FRET at the Single Molecule Level using Molecular Brightness and Fluorescence Correlation Spectroscopy

Abstract

Förster resonance energy transfer (FRET) is a noninvasive, quantitative method to study intermolecular interactions and conformational changes. The energy transfer efficiency of FRET pairs are routinely quantified using steady-state fluorescence spectroscopy or time-resolved fluorescence for which the main challenge of these approaches is the averaging over a larger ensemble of molecules. Here, we present a new approach for determining the energy transfer efficiency of hetero-FRET probes at the single-molecule level, using time-resolved fluorescence correlation spectroscopy (FCS) and molecular brightness (i.e., the number of fluorescence photons per molecule emitted while diffusing in the open observation volume). In this approach, the molecular brightness of the donor, in the presence and absence of the acceptor, is related to the energy transfer efficiency. We used the engineered hetero-FRET probe, RD, which consists of a mCerulean-linker-mCitrine construct, as the model system.

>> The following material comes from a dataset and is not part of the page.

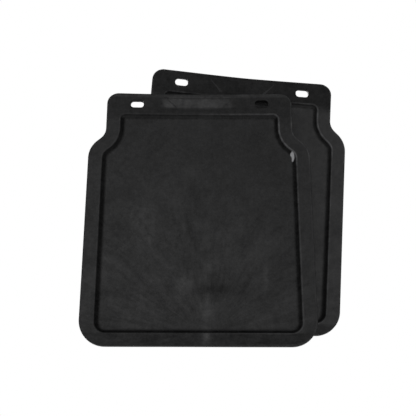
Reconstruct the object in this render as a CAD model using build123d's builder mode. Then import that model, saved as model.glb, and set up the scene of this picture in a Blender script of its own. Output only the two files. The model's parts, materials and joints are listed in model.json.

Laser intensity-dependent FCS experiments were carried out on both the intact and cleaved RD indicating an energy transfer efficiency of (50 ± 10)% for RD in buffer, corresponding to a distance of 7 ± 2 nm between the donor and acceptor. These results demonstrate that our FCS approach is applicable to hetero-FRET constructs in well-controlled environments. Further it should be useful in living cells because it has the added advantage of requiring low expression levels of the FRET sensor, in contrast to more conventional FRET methods.